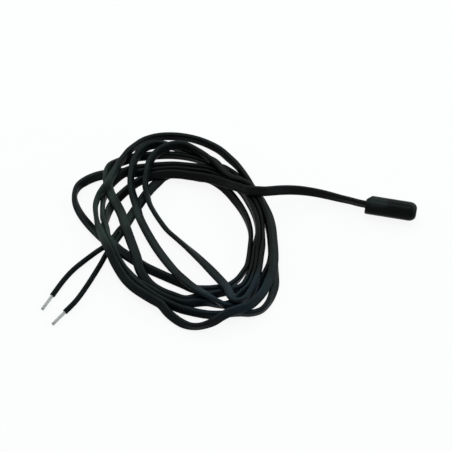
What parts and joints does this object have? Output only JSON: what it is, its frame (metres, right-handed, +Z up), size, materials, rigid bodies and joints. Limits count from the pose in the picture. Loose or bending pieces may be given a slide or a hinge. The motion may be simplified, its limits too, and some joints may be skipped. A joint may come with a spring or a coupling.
{
  "type": "temperature probe",
  "caption": "Cylindrical moulded sensor head on a flat twin cable that lies in a loose coil and ends in separate leads with bare tips.",
  "frame": {"origin": "on the resting surface, under the middle of the moulded head", "axes": "+X along the head's axis towards its closed tip, +Z up from the surface, +Y across the head"},
  "size_m": [0.1191, 0.08, 0.0105],
  "materials": {
    "moulding": "satin black moulded plastic, faintly glossy",
    "jacket": "soft black cable jacket with a low sheen",
    "conductor": "tinned stranded copper, bright and slightly warm",
    "solder": "tin-grey solder and tinned wire",
    "sleeve": "milky insulating sleeve",
    "resin": "glossy black resin drop"
  },
  "bodies": {
    "root": {"head_shell": "moulding", "cable_in_head": "jacket", "conductor_a": "conductor", "conductor_b": "conductor", "splice_a": "solder", "splice_b": "solder", "sleeve_a": "sleeve", "sleeve_b": "sleeve", "sensor_leg_a": "solder", "sensor_leg_b": "solder", "sensor_bead": "resin", "cable_run": "jacket", "cable_coil": "jacket", "lead_a": "jacket", "lead_b": "jacket", "wire_tip_a": "conductor", "wire_tip_b": "conductor"}
  },
  "joints": []
}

━━━━━━━━

__What the task requires__
Find the lines holding "bodies" and list every one.

__Answer to the task__
What parts and joints does this object have? Output only JSON: what it is, its frame (metres, right-handed, +Z up), size, materials, rigid bodies and joints. Limits count from the pose in the picture. Loose or bending pieces may be given a slide or a hinge. The motion may be simplified, its limits too, and some joints may be skipped. A joint may come with a spring or a coupling.
  "bodies": {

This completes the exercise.